** EXERCISE GOAL **
Wherever a line holds the string "from", copy that line.

____ DATA SHOWN

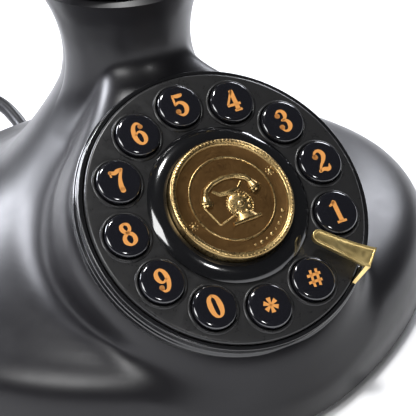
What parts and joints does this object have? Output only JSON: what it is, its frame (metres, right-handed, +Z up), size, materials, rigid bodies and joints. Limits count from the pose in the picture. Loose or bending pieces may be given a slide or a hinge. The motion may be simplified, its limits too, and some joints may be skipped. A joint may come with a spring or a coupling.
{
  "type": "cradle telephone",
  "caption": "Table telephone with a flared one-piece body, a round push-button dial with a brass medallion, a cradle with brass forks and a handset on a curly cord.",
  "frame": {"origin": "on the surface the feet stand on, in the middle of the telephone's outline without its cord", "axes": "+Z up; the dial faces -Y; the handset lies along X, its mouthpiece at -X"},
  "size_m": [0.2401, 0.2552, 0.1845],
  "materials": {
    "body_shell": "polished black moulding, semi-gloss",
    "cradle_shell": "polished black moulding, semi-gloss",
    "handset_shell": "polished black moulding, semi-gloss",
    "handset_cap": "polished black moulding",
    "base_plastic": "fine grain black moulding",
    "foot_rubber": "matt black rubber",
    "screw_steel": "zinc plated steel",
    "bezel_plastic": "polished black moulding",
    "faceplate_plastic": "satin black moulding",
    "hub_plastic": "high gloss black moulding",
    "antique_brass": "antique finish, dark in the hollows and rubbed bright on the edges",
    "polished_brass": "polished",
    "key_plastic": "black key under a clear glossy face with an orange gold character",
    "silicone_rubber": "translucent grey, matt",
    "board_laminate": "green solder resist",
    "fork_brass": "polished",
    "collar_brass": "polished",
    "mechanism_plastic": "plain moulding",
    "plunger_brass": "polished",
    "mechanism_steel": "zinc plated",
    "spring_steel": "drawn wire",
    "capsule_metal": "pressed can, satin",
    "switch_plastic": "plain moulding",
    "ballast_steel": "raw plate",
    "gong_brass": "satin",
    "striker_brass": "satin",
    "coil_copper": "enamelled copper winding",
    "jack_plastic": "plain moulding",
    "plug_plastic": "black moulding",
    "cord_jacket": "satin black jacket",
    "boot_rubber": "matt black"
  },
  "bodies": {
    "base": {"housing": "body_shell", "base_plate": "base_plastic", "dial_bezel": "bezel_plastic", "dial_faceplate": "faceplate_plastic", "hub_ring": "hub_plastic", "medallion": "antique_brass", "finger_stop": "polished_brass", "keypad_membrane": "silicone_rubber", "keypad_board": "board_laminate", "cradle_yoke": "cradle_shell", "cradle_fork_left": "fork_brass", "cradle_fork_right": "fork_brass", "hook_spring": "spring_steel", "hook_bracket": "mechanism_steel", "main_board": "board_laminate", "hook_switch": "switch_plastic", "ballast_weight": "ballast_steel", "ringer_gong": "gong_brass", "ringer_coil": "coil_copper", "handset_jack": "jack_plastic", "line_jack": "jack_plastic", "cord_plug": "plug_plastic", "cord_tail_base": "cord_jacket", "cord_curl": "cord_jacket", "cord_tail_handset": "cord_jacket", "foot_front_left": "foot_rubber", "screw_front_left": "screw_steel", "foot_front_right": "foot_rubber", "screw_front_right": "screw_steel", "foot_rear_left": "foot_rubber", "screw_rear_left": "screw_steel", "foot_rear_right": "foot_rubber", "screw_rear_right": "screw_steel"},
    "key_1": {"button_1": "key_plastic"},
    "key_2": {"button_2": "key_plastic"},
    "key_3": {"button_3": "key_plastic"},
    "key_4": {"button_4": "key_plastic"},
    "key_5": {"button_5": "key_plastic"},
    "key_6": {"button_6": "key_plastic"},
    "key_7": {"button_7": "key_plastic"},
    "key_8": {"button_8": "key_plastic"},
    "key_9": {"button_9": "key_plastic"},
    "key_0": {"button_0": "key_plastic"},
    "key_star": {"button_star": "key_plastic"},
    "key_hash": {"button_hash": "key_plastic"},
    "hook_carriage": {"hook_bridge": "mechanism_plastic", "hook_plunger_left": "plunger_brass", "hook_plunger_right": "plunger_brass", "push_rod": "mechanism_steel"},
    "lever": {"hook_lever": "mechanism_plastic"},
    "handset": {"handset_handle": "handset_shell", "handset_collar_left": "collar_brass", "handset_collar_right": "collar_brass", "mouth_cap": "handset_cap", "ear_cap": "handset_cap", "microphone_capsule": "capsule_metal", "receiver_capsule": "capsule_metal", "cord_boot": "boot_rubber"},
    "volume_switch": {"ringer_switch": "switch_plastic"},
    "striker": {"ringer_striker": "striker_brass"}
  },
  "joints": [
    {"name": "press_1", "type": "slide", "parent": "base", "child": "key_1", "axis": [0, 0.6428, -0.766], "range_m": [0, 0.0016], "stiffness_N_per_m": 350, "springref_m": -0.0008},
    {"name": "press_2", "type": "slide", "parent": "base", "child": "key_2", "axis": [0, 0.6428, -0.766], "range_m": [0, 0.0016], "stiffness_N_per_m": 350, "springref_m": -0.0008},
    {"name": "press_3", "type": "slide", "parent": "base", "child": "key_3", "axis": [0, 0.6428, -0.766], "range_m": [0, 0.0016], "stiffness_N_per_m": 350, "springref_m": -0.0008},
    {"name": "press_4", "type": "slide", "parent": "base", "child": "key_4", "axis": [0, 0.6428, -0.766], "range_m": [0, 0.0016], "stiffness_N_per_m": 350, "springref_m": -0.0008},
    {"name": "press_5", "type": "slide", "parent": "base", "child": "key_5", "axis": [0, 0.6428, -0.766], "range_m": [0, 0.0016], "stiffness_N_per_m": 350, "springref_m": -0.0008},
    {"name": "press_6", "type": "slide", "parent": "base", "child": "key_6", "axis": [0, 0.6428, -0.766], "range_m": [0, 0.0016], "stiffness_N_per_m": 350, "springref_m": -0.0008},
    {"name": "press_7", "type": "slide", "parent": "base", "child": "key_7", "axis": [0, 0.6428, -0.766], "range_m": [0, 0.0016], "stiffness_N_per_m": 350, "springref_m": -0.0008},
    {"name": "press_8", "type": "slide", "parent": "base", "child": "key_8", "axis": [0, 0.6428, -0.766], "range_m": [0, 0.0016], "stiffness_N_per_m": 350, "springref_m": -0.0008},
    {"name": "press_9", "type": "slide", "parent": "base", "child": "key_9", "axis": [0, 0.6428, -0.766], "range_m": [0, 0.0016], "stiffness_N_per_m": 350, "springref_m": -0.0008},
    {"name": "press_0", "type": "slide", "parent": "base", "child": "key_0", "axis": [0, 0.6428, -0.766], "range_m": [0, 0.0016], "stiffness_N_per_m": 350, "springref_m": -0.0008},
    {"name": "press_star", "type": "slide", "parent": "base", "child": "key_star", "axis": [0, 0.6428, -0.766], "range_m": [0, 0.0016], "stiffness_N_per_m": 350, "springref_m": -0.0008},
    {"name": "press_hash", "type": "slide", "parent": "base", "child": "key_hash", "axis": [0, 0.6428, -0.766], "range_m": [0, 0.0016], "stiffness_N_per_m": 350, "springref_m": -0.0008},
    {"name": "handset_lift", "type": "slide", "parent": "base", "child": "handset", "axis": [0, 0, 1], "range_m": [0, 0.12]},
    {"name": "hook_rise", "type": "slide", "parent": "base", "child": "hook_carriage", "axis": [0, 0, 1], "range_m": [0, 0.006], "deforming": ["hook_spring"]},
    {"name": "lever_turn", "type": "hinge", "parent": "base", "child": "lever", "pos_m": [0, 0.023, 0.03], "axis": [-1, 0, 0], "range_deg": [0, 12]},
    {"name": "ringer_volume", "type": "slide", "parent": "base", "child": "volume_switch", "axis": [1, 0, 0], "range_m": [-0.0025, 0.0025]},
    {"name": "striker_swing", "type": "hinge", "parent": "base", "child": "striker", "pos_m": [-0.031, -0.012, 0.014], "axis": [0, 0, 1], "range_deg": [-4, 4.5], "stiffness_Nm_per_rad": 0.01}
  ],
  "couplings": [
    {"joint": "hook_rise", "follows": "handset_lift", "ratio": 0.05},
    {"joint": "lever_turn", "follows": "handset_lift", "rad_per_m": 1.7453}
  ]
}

________
____ DATA SHOWN

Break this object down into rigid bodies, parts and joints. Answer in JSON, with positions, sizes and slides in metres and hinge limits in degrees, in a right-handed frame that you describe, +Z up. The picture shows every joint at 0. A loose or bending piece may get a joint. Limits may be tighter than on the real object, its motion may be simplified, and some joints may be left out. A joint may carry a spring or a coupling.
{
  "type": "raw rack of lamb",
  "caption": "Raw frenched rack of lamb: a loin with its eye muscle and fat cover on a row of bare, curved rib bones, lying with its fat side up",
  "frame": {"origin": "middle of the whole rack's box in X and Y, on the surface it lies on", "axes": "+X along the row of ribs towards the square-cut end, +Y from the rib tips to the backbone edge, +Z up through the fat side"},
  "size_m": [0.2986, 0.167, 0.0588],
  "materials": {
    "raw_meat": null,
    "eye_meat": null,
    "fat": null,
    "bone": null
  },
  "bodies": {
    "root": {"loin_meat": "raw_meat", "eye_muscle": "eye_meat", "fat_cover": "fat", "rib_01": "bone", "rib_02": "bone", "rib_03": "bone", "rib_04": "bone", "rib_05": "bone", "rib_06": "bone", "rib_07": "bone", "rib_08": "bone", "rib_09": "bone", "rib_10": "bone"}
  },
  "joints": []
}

________
____ DATA SHOWN

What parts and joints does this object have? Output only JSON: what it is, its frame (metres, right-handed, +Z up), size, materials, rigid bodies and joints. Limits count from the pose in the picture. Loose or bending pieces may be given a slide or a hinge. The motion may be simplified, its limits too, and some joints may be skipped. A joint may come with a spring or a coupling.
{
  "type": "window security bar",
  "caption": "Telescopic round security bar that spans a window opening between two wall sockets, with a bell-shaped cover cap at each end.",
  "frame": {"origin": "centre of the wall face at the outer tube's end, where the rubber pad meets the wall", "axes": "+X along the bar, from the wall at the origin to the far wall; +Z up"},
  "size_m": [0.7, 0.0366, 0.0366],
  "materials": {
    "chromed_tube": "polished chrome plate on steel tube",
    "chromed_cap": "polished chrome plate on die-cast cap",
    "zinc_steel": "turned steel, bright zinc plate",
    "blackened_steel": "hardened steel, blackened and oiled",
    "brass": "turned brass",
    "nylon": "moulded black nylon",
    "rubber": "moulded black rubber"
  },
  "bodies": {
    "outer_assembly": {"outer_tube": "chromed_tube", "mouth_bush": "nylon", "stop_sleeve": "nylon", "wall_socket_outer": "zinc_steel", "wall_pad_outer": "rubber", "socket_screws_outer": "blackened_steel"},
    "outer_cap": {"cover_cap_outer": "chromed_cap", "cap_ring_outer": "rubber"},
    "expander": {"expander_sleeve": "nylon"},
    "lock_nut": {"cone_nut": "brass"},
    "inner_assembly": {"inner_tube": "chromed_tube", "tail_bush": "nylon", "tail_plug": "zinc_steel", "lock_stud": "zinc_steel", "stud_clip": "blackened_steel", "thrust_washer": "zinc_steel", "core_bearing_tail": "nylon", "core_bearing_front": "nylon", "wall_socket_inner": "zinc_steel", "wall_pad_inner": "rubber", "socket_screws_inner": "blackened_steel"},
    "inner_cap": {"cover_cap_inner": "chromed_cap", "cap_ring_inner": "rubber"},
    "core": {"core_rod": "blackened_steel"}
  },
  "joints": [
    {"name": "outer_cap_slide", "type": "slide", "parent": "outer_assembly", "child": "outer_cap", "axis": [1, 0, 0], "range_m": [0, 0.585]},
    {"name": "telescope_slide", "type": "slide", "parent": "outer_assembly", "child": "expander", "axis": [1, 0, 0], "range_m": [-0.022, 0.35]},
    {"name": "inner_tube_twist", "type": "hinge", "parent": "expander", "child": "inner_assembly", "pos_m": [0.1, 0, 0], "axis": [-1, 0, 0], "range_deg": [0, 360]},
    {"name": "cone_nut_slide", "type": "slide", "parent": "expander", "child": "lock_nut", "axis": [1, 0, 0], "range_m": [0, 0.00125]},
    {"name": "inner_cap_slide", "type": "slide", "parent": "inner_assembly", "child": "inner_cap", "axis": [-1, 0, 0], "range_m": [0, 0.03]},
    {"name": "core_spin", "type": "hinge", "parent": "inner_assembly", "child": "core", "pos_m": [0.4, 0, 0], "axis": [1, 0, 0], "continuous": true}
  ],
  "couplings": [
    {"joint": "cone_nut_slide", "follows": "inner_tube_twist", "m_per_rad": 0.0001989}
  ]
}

________

** WORKED SOLUTION **
What parts and joints does this object have? Output only JSON: what it is, its frame (metres, right-handed, +Z up), size, materials, rigid bodies and joints. Limits count from the pose in the picture. Loose or bending pieces may be given a slide or a hinge. The motion may be simplified, its limits too, and some joints may be skipped. A joint may come with a spring or a coupling.
  "frame": {"origin": "middle of the whole rack's box in X and Y, on the surface it lies on", "axes": "+X along the row of ribs towards the square-cut end, +Y from the rib tips to the backbone edge, +Z up through the fat side"},
What parts and joints does this object have? Output only JSON: what it is, its frame (metres, right-handed, +Z up), size, materials, rigid bodies and joints. Limits count from the pose in the picture. Loose or bending pieces may be given a slide or a hinge. The motion may be simplified, its limits too, and some joints may be skipped. A joint may come with a spring or a coupling.
  "frame": {"origin": "centre of the wall face at the outer tube's end, where the rubber pad meets the wall", "axes": "+X along the bar, from the wall at the origin to the far wall; +Z up"},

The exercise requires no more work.